While she will never know the extent of what she did for me that night, I realized how right she was.  Not only did it pertain to my love life, but everyday life.  I feel we all are prone to settling.  The truth is that with the real things that matter in life, you deserve the best and settling should never be an option. I think we all know those people who are perpetually in relationships because they cannot fathom being alone. They constantly jump boyfriend to boyfriend to settle for the next best thing. I have gone to their weddings, bought the gifts, smiled and wondered to myself are they happy? Will their love last? I feel that in our society there is this palpable pressure to follow the crowd, to do what everyone else is doing, because no one wants to be left out.

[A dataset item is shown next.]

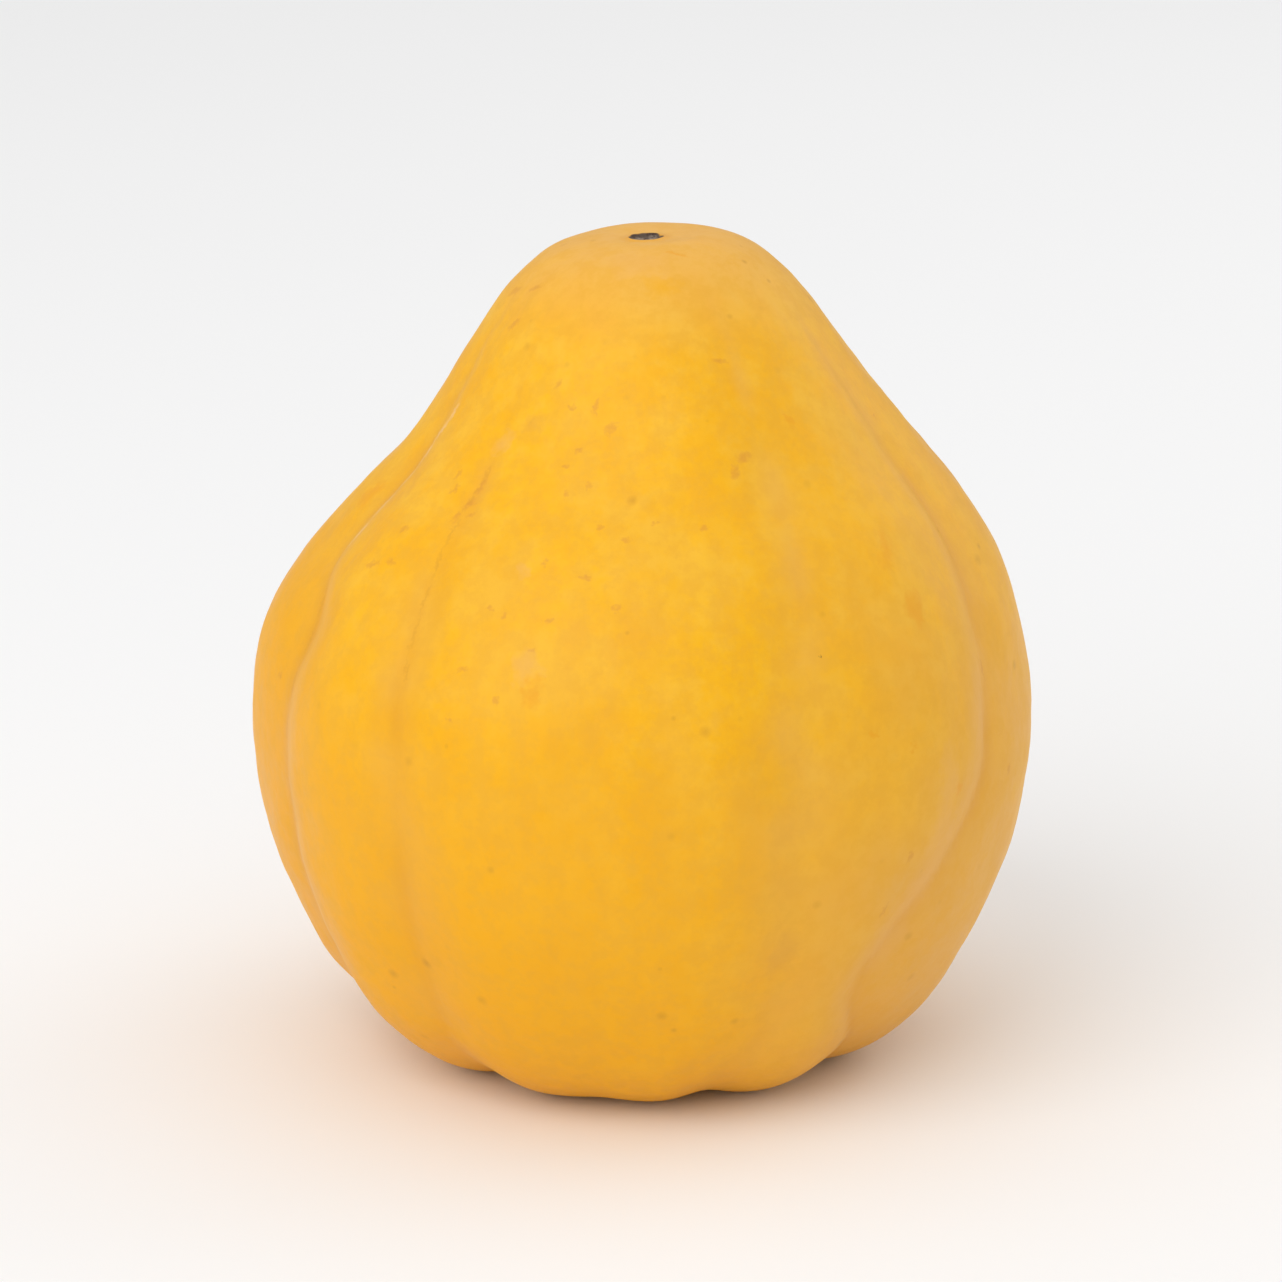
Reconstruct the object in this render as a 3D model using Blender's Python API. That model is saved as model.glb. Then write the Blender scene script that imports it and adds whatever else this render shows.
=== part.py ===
"""A whole winter squash, as picked, standing on its stem end with the blossom end up.

The fruit is one solid. Ten grooves run down it from pole to pole and part it into ribs, whose
lower ends are the feet that it stands on, round a pit that holds the scar of the stem.
Metres, +Z up. The front is -Y, and angles run from there towards +X.
"""

import math

import bmesh
import bpy
from mathutils import Vector, noise

NODE_NAME = "winter_squash"

# Driving dimensions.
HEIGHT = 0.1840
WIDEST_RADIUS = 0.0858
GROOVE_DEPTH = 0.0030
FOOT_PRESS = 0.0008

# The meridian along a rib's crest, from the stem scar round the foot and up to the blossom scar:
# radius as a share of WIDEST_RADIUS, height as a share of HEIGHT, groove as a share of
# GROOVE_DEPTH, and how far the fruit leans there along X.
MERIDIAN = (
    (0.000, 0.066, 0.00, 0.0),
    (0.060, 0.066, 0.00, 0.0),
    (0.115, 0.064, 0.05, 0.0),
    (0.142, 0.057, 0.35, 0.0),
    (0.185, 0.040, 0.80, 0.0),
    (0.245, 0.017, 1.15, 0.0),
    (0.320, 0.003, 1.35, 0.0),
    (0.410, 0.000, 1.50, 0.0),
    (0.545, 0.010, 1.50, 0.0),
    (0.676, 0.042, 1.40, 0.0),
    (0.800, 0.102, 1.25, 0.0),
    (0.893, 0.185, 1.10, 0.0),
    (0.961, 0.272, 1.00, 0.0),
    (0.993, 0.358, 0.95, 0.0),
    (1.000, 0.444, 0.95, 0.0),
    (0.968, 0.530, 0.95, 0.0002),
    (0.889, 0.611, 0.95, 0.0024),
    (0.775, 0.687, 0.90, 0.0046),
    (0.647, 0.758, 0.75, 0.0054),
    (0.545, 0.822, 0.50, 0.0044),
    (0.452, 0.885, 0.25, 0.0032),
    (0.362, 0.941, 0.10, 0.0027),
    (0.252, 0.980, 0.00, 0.0025),
    (0.136, 0.998, 0.00, 0.0025),
    (0.062, 1.000, 0.00, 0.0025),
    (0.043, 1.000, 0.00, 0.0025),
    (0.030, 0.996, 0.00, 0.0025),
    (0.000, 0.995, 0.00, 0.0025),
)

# One row for each groove: its angle in degrees in the pit, above the foot, at the waist and at
# the crown, and its depth as a share of the full groove.
GROOVES = (
    (-72, -66, -67, -77, 1.00),
    (-40, -40, -40, -44, 0.75),
    (-11, -9, -9, -10, 0.22),
    (16, 22, 22, 24, 0.60),
    (49, 41, 59, 60, 0.95),
    (92, 90, 97, 97, 0.90),
    (131, 131, 134, 133, 1.00),
    (173, 173, 172, 171, 0.85),
    (211, 211, 209, 208, 1.00),
    (249, 252, 250, 247, 0.95),
)
PIT_LEVEL, FOOT_LEVEL, WAIST_LEVEL, CROWN_LEVEL = 0.05, 0.17, 0.45, 0.80
CREASE_SHARE = 0.35
CREASE_WIDTH = math.radians(5)

# Broad unevenness of the rind: how far it swells, and over what distance. It dies out towards
# the two scars, and below the calm height, so that every rib reaches the ground.
SWELL = 0.0009
SWELL_SPAN = 0.045
CALM_RADIUS = 0.025
CALM_HEIGHT = 0.020

MERIDIAN_COUNT = 80
RING_COUNT = 48

RIND_COLOUR = (0.88, 0.47, 0.045, 1.0)
RIND_ROUGHNESS = 0.42


def clear_scene():
    """Removes every object from the scene."""
    for obj in list(bpy.data.objects):
        bpy.data.objects.remove(obj)


def spline(rows, at):
    """The point at parameter `at`, counted in rows, on a Catmull-Rom curve through the rows."""
    index = min(int(at), len(rows) - 2)
    t = at - index
    before, start = rows[max(index - 1, 0)], rows[index]
    end, after = rows[index + 1], rows[min(index + 2, len(rows) - 1)]
    return tuple(
        0.5 * (2 * b + (c - a) * t + (2 * a - 5 * b + 4 * c - d) * t**2 + (3 * b - a - 3 * c + d) * t**3)
        for a, b, c, d in zip(before, start, end, after, strict=True)
    )


def meridian_rings():
    """Rings of (radius, height, groove depth, lean, outward normal in the plane of the meridian).

    They lie closest where the rows of the meridian do, at the two scars, and miss out the poles.
    """
    rings = []
    for ring in range(1, RING_COUNT + 1):
        at = (len(MERIDIAN) - 1) * ring / (RING_COUNT + 1)
        radius, height, depth, lean = spline(MERIDIAN, at)
        before, after = spline(MERIDIAN, at - 0.1), spline(MERIDIAN, at + 0.1)
        out = HEIGHT * (after[1] - before[1])
        up = WIDEST_RADIUS * (before[0] - after[0])
        normal = Vector((out, up)).normalized()
        rings.append((radius * WIDEST_RADIUS, height * HEIGHT, depth * GROOVE_DEPTH, lean, normal))
    return rings


def groove_angles(height):
    """The angle of each groove at a height, in radians, eased from one level to the next."""
    levels = (PIT_LEVEL, FOOT_LEVEL, WAIST_LEVEL, CROWN_LEVEL)
    share = min(max(height / HEIGHT, levels[0]), levels[-1])
    step = max(i for i in range(len(levels) - 1) if levels[i] <= share)
    t = (share - levels[step]) / (levels[step + 1] - levels[step])
    t = t * t * (3 - 2 * t)
    return [math.radians(groove[step] * (1 - t) + groove[step + 1] * t) for groove in GROOVES]


def groove_at(angle, height):
    """How deep the rind dips at an angle: 1 in a full groove, 0 on the crest of a rib."""
    angles = groove_angles(height)
    angle = angles[0] + (angle - angles[0]) % math.tau
    angles.append(angles[0] + math.tau)
    index = max(i for i in range(len(GROOVES)) if angles[i] <= angle)
    along = (angle - angles[index]) / (angles[index + 1] - angles[index])
    depth = GROOVES[index if along < 0.5 else (index + 1) % len(GROOVES)][-1]
    away = min(angle - angles[index], angles[index + 1] - angle)
    valley = math.cos(math.pi * along) ** 2
    crease = math.exp(-((away / CREASE_WIDTH) ** 2))
    return depth * ((1 - CREASE_SHARE) * valley + CREASE_SHARE * crease)


def rind_point(ring, angle):
    """The point of the rind on a ring at an angle from the front."""
    radius, height, depth, lean, normal = ring
    around = Vector((math.sin(angle), -math.cos(angle), 0))
    calm = min(1.0, radius / CALM_RADIUS) * min(1.0, height / CALM_HEIGHT)
    uneven = noise.noise((around * radius + Vector((0, 0, height))) / SWELL_SPAN)
    lift = SWELL * calm * uneven - depth * groove_at(angle, height)
    return around * (radius + lift * normal[0]) + Vector((lean, 0, height + lift * normal[1]))


def rind_mesh():
    """The closed surface of the fruit: rings of points joined by quads, and a fan at each pole."""
    shape = bmesh.new()
    rings = [
        [shape.verts.new(rind_point(ring, math.tau * i / MERIDIAN_COUNT)) for i in range(MERIDIAN_COUNT)]
        for ring in meridian_rings()
    ]
    for lower, upper in zip(rings, rings[1:]):
        for i in range(MERIDIAN_COUNT):
            j = (i + 1) % MERIDIAN_COUNT
            shape.faces.new((lower[i], lower[j], upper[j], upper[i]))
    for ring, (_, height, _, lean), turned in (
        (rings[0], MERIDIAN[0], True),
        (rings[-1], MERIDIAN[-1], False),
    ):
        pole = shape.verts.new((lean, 0, height * HEIGHT))
        for i in range(MERIDIAN_COUNT):
            pair = (ring[i], ring[(i + 1) % MERIDIAN_COUNT])
            shape.faces.new((*(reversed(pair) if turned else pair), pole))
    press_feet(shape)
    return shape


def press_feet(shape):
    """Flattens the lowest part of each rib into the spot it stands on, and centres the fruit."""
    floor = min(v.co.z for v in shape.verts) + FOOT_PRESS
    middle = [
        (min(v.co[k] for v in shape.verts) + max(v.co[k] for v in shape.verts)) / 2 for k in (0, 1)
    ]
    for v in shape.verts:
        v.co = (v.co.x - middle[0], v.co.y - middle[1], max(v.co.z, floor) - floor)


def rind_material():
    """The waxy golden rind."""
    material = bpy.data.materials.new("rind")
    material.use_nodes = True
    shader = material.node_tree.nodes["Principled BSDF"]
    shader.inputs["Base Color"].default_value = RIND_COLOUR
    shader.inputs["Roughness"].default_value = RIND_ROUGHNESS
    shader.inputs["Metallic"].default_value = 0.0
    return material


def make_squash():
    """Adds the fruit to the scene, shaded smooth."""
    shape = rind_mesh()
    mesh = bpy.data.meshes.new(NODE_NAME)
    shape.to_mesh(mesh)
    shape.free()
    mesh.shade_smooth()
    mesh.materials.append(rind_material())
    bpy.context.scene.collection.objects.link(bpy.data.objects.new(NODE_NAME, mesh))


clear_scene()
make_squash()
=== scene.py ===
"""A whole winter squash: golden, waxy and shallowly ribbed, standing on its stem end.

The fruit is raised ring by ring, from the stem scar round the foot and up to the blossom scar.
Its grooves, lines and swells are pushed in and out along the skin, its feet are pressed flat on
the ground, and one rind with bare scars, freckles and scuffs dresses it.

Metres, +Z up. The front is -Y, and angles run from there towards +X.
"""

import logging
import math
from collections.abc import Iterable
from dataclasses import dataclass, field
from enum import Enum
from typing import NamedTuple

import bpy
import numpy as np
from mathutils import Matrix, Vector, noise


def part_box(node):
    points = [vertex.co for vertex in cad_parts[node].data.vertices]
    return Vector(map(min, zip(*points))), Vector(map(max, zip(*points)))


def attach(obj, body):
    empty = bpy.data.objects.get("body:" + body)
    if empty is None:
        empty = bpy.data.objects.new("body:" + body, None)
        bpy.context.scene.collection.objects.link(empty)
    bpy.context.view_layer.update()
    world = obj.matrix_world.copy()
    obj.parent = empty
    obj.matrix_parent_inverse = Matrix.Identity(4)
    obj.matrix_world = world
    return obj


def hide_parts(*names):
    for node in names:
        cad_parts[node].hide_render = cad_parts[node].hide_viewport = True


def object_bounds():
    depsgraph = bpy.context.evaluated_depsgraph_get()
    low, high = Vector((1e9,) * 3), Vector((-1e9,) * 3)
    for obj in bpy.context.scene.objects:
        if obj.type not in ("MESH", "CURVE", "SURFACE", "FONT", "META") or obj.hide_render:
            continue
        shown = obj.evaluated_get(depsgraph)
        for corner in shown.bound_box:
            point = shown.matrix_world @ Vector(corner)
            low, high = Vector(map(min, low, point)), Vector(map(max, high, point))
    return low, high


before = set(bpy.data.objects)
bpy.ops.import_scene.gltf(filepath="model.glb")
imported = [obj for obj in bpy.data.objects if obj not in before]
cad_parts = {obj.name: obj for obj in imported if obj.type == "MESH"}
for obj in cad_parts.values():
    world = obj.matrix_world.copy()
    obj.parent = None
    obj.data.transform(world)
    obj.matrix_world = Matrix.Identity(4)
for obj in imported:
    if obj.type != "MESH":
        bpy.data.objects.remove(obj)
CAD_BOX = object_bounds()

Colour = tuple[float, float, float, float]
Socket = bpy.types.NodeSocket
Inputs = dict[str | int, object]

MM_PER_M = 1000
log = logging.getLogger("winter_squash")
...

Maybe I too was prone to settling this year,  just wanting someone to want me, to think I was special, despite how un-Mr. Wonderful they were. Yet what I have learned this year is that life is too short to settle, whether it is love, your job,  or your goals of life. There is no reason I should of hobbled home after a marathon because he forgot to pick me up, or entertain my date's ex- girlfriend who happened to show up at dinner, but for some reason in my mind I had decided this was ok. The truth is both you and I deserve more.

We deserve the best this world has to offer, and it starts with us. It begins with you and me believing we deserve great things. It begins with you and me refusing to settle for mediocrity. It begins with you and  me pushing ourselves one more mile, because we can. It begins with us.  My hope for you this year is that you settle for more. Prove to yourself that you are worth it.  Know in your heart that you have something to give to this world. Because what you will discover is how wonderful you truly are.